Overhaul of U.S. food safety system is overdue
Support for overhauling the nation’s food safety system is nearly unanimous. Even the agriculture industry agrees, by and large, that current levels of inspection and tracking by the U.S. Food and Drug Administration are inadequate to safeguard the nation’s health.
Yet the Senate’s understandable immersion in healthcare reform has kept it from taking up the FDA Food Safety Modernization Act, and there’s a good chance the legislation won’t pass before Congress takes its winter break. Once it returns, there will be a limited window of opportunity before the campaign season cranks up.

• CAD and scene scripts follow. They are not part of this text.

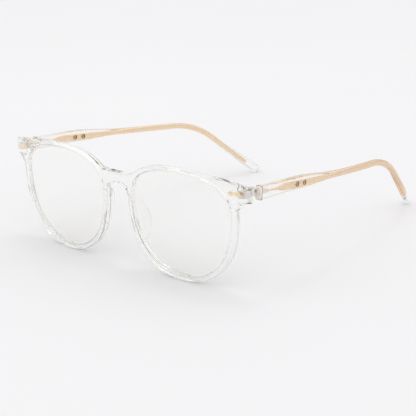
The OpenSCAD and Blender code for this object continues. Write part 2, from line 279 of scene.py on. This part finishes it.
class Nodes:
    """A material's node tree, with short calls for adding and linking nodes."""

    def __init__(self, name):
        self.material = bpy.data.materials.new(name)
        self.material.use_nodes = True
        self.tree = self.material.node_tree
        self.tree.nodes.clear()
        self.out = self.tree.nodes.new("ShaderNodeOutputMaterial")
        self.shader = self.tree.nodes.new("ShaderNodeBsdfPrincipled")
        self.link(self.shader.outputs[0], self.out.inputs["Surface"])
        coords = self.tree.nodes.new("ShaderNodeTexCoord")
        self.place = coords.outputs["Object"]

    def link(self, a, b):
        self.tree.links.new(a, b)

    def noise(self, scale, detail=2.0, stretch=(1, 1, 1)):
        mapping = self.tree.nodes.new("ShaderNodeMapping")
        mapping.inputs["Scale"].default_value = stretch
        self.link(self.place, mapping.inputs["Vector"])
        node = self.tree.nodes.new("ShaderNodeTexNoise")
        node.inputs["Scale"].default_value = scale
        node.inputs["Detail"].default_value = detail
        self.link(mapping.outputs[0], node.inputs["Vector"])
        return node.outputs["Fac"]

    def ramp(self, fac, low, high, start=0.3, end=0.7):
        node = self.tree.nodes.new("ShaderNodeValToRGB")
        node.color_ramp.elements[0].position = start
        node.color_ramp.elements[1].position = end
        node.color_ramp.elements[0].color = low
        node.color_ramp.elements[1].color = high
        self.link(fac, node.inputs["Fac"])
        return node.outputs["Color"]

    def grey(self, fac, low, high):
        node = self.tree.nodes.new("ShaderNodeMapRange")
        node.inputs["To Min"].default_value = low
        node.inputs["To Max"].default_value = high
        self.link(fac, node.inputs["Value"])
        return node.outputs["Result"]

    def bump(self, height, distance, strength=1.0):
        node = self.tree.nodes.new("ShaderNodeBump")
        node.inputs["Distance"].default_value = distance
        node.inputs["Strength"].default_value = strength
        self.link(height, node.inputs["Height"])
        self.link(node.outputs[0], self.shader.inputs["Normal"])

    def set(self, **values):
        for key, value in values.items():
            self.shader.inputs[key.replace("_", " ")].default_value = value

    def tinted_depth(self, tint, density):
        depth = self.tree.nodes.new("ShaderNodeVolumeAbsorption")
        depth.inputs["Color"].default_value = tint
        depth.inputs["Density"].default_value = density
        self.link(depth.outputs[0], self.out.inputs["Volume"])


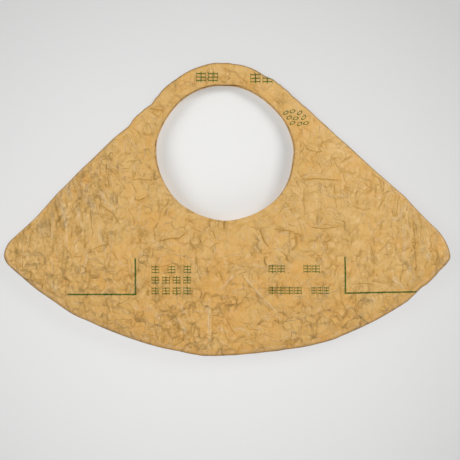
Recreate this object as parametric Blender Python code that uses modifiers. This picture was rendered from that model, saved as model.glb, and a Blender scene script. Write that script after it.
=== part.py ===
# A fan-shaped paper bag: two like panels, each with its own ring handle, sewn round the sides and the bottom.
# Metres, +Z up, the front towards -Y. The origin is where the bag hangs: the top of the handle hole's edge.

import math

import bpy
import numpy as np

HOLE_RADIUS = 0.0852  # handle hole
RING_WIDTH = 0.0242  # strip of paper round the hole, at its sides
RING_RISE = 0.0020  # how far the ring's outer circle lies above the hole's centre
DROP = 0.3392  # from where it hangs down to the lowest edge
FAN_RADIUS = 0.3926  # bottom arc
FAN_SHIFT = 0.0068  # bottom arc's centre, to the right of the hole's centre
MOUTH_RIGHT = 34.0  # turn at which the sewn edge ends on the right, in degrees from +X about the hole's centre
MOUTH_LEFT = 150.0  # and on the left
HEM_WIDTH = 0.0080  # turned edge round the hole
WALL = 0.0012  # crumpled paper
HEM_WALL = 0.0022  # where it is turned over
SEAM_GAP = 0.0003  # between the panels along the sewn edge
RING_GAP = 0.0060  # between the two rings on the hook
LIP_GAP = 0.0140  # between the hole's two edges at their lowest, where the bag opens
FRONT_BELLY = 0.0190  # how far each panel bulges from the sewn edge's plane
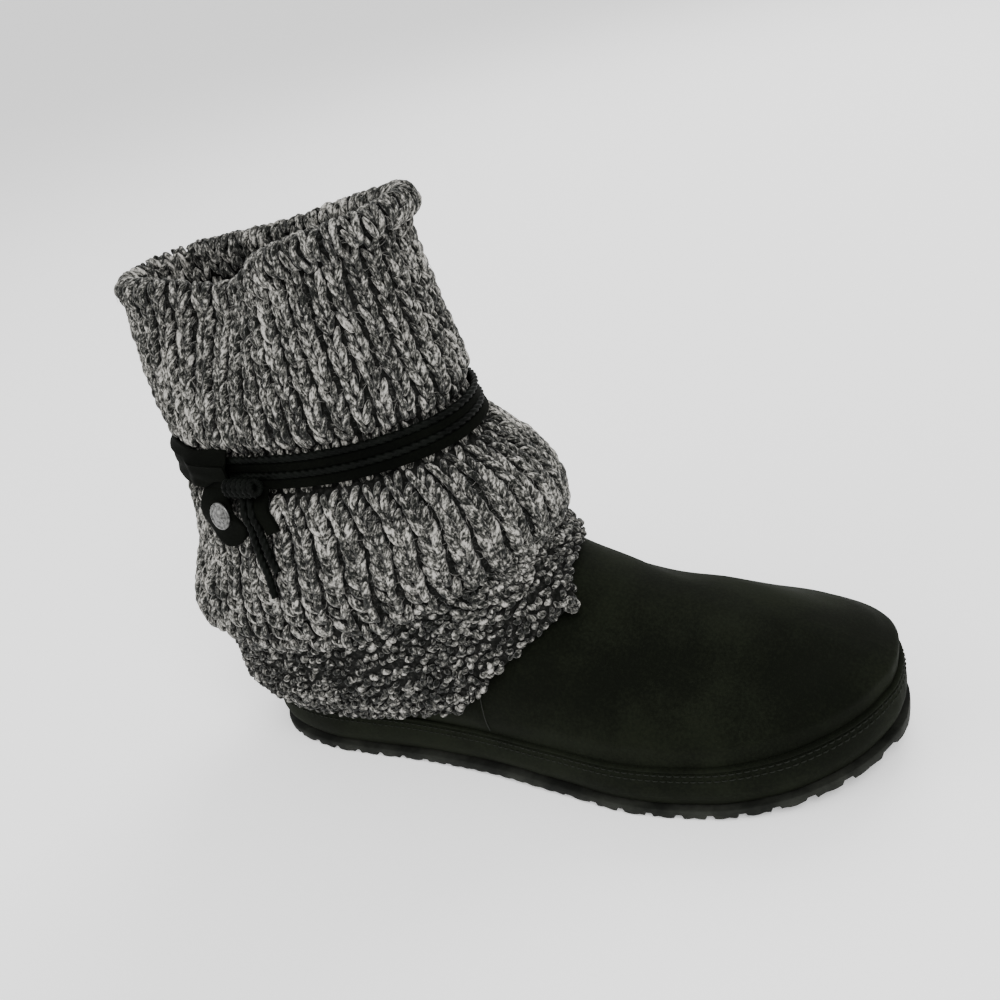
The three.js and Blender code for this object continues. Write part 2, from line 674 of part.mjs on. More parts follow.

The American public has waited too long for this legislation. There has been no major revision of the food oversight duties of the FDA, which is responsible for the safety of produce and processed foods, for more than half a century. Food inspections of most farms and processors are conducted once a decade. About 1% of imported food is examined.
A series of food-poisoning scandals has given agribusiness an ugly public image. A list of the recently tainted foods is enough to make the public remember and grimace: lettuce, spinach, cookie dough, peanut butter, salsa.
The House has passed its version of the bill, and the Senate version was approved by committee in November. The legislation has been honed to address the concerns of small farmers and producers. It would step up inspections, especially of the foods most at risk of contamination. It would create better coordination across agencies, begin a pilot food tracking system and authorize the FDA to force recalls of tainted products.
Food poisoning sickens 76 million Americans each year -- that’s 50% more than have been stricken with swine flu -- and kills 5,000. Passing the food safety act is another vital way for Congress to protect the public’s health.